----- COLLECTED DATA

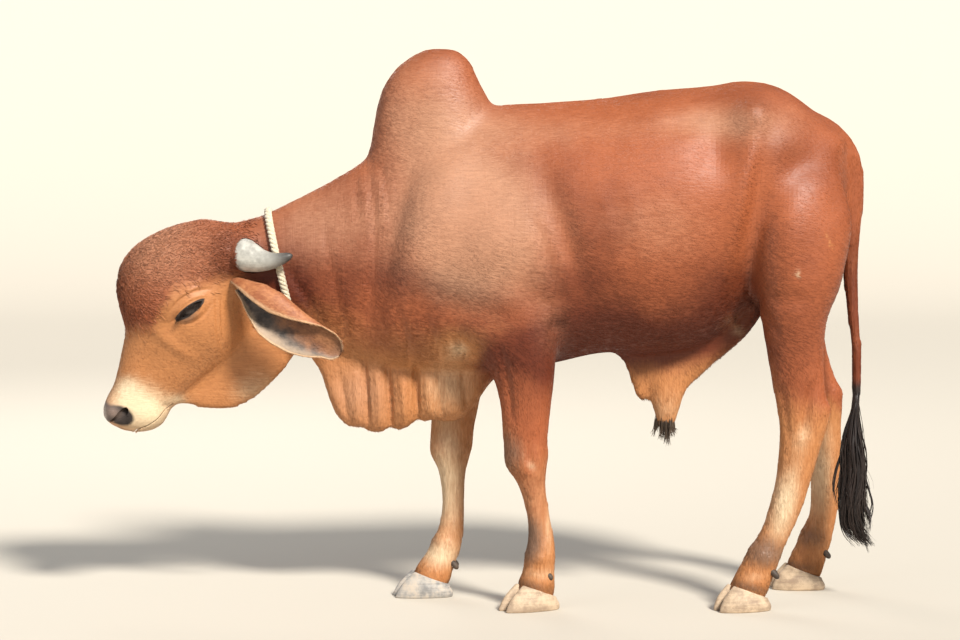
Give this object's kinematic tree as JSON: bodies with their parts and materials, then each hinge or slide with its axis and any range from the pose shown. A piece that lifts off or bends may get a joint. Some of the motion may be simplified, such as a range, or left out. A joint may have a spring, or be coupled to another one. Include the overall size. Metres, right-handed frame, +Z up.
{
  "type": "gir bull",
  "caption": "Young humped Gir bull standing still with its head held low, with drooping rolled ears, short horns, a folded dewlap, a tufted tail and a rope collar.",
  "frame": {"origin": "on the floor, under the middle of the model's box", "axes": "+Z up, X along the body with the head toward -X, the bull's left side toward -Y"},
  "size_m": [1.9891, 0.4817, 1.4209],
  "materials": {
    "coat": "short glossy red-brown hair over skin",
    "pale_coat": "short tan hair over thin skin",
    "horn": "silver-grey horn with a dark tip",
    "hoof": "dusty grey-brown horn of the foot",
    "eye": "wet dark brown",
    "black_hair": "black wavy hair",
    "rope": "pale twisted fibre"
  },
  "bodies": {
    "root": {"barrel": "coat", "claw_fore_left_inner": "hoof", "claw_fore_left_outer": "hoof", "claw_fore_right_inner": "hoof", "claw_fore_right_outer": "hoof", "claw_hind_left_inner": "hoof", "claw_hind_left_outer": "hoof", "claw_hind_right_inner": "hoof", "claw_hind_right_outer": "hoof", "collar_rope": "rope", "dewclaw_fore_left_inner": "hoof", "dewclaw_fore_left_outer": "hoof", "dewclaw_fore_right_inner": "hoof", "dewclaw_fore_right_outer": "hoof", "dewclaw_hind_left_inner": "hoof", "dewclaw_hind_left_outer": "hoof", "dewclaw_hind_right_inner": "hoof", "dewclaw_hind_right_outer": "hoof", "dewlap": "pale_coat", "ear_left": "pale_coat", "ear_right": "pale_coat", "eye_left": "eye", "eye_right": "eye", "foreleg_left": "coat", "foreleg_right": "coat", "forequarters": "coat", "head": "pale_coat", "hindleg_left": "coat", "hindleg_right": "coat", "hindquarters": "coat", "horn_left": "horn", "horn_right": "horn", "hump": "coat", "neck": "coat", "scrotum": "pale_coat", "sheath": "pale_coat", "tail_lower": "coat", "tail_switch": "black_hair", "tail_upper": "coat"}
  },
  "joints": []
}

----------

- [WORK REQUIRED]
Gather all the lines that include the word "frame" and copy them out.

- [OUTPUT BELOW]
Give this object's kinematic tree as JSON: bodies with their parts and materials, then each hinge or slide with its axis and any range from the pose shown. A piece that lifts off or bends may get a joint. Some of the motion may be simplified, such as a range, or left out. A joint may have a spring, or be coupled to another one. Include the overall size. Metres, right-handed frame, +Z up.
  "frame": {"origin": "on the floor, under the middle of the model's box", "axes": "+Z up, X along the body with the head toward -X, the bull's left side toward -Y"},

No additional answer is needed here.